Acquisition of a 22% minority interest in PIXmania

RNS Number : 7520J
Dixons Retail PLC
10 August 2012

10 August 2012 

Dixons Retail PLC

Acquisition of a 22% minority interest in PIXmania S.A.S.

Dixons Retail PLC, ("Dixons" or the "Group"), one of Europe's leading multi-channel specialist electrical retailing and services companies, today announces it has reached an agreement to acquire the 22% interest in PIXmania S.A.S. ("PIXmania") currently indirectly held by the founders of the business, Steve and Jean-Emile Rosenblum for €10 million (approximately £8 million) in cash.  Dixons already holds a 77% interest in PIXmania.  Completion of the acquisition is expected to take place later today.

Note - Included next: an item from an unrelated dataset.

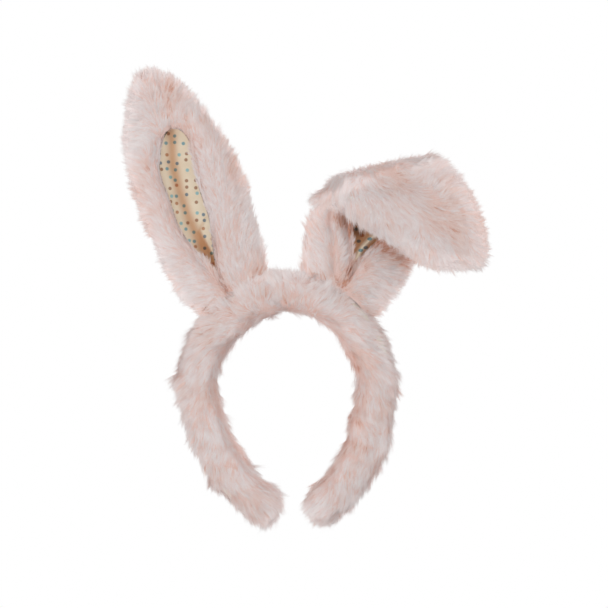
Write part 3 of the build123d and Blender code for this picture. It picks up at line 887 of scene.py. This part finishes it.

PIXmania's e-Merchant platform provides the basis of Dixons' UK & Ireland multi-channel operations as well as for a number of other third party clients.  The rest of its operations continue to face significant challenges.  This acquisition  will enable the Group to take full day to day control of the business and is in line with the Group's strategy take the necessary actions to improve the performance of this strategically important business.

Commenting on the transaction, Sebastian James, CEO of Dixons, said "I am pleased that we have been able to acquire substantially the remainder of the PIXmania business.  PIXmania is the heart of our very successful UK multi-channel business and this will ensure the stability and flexibility to continue to improve the experience for the customers of that business.  PIXmania's own trading business continues to face strong market headwinds and this move will also allow us to manage the company in line with the Group's wider strategy and take the decisive actions necessary to improve its performance."



David Lloyd-Seed

IR and Corporate Affairs Director

01727 205065

Zoe Bird


020 7396 7422


Information on Dixons Retail plc is available at


1.   Dixons acquired their existing 77% stake in PIXmania in April 2006 for a total cash consideration of €266 million (approximately £185 million at the prevailing exchange rate). The remaining 1% in PIXmania is controlled by Club Fotovista, a French company held by employees and former employees of PIXmania.

2.   PIXmania reported turnover of £665 million for the 12 months ended 28 April 2012 and an underlying operating loss of £20 million.

3.   In the event of any onward sale of PIXmania within the 24 months following completion, a further cash amount may become payable to the selling shareholders under the sale and purchase agreement, dependent upon the consideration obtained upon such a sale.

4.   Dixons has also agreed to waive outstanding amounts owed by the selling shareholders of approximately €5 million (approximately £4 million), which will have no cash impact.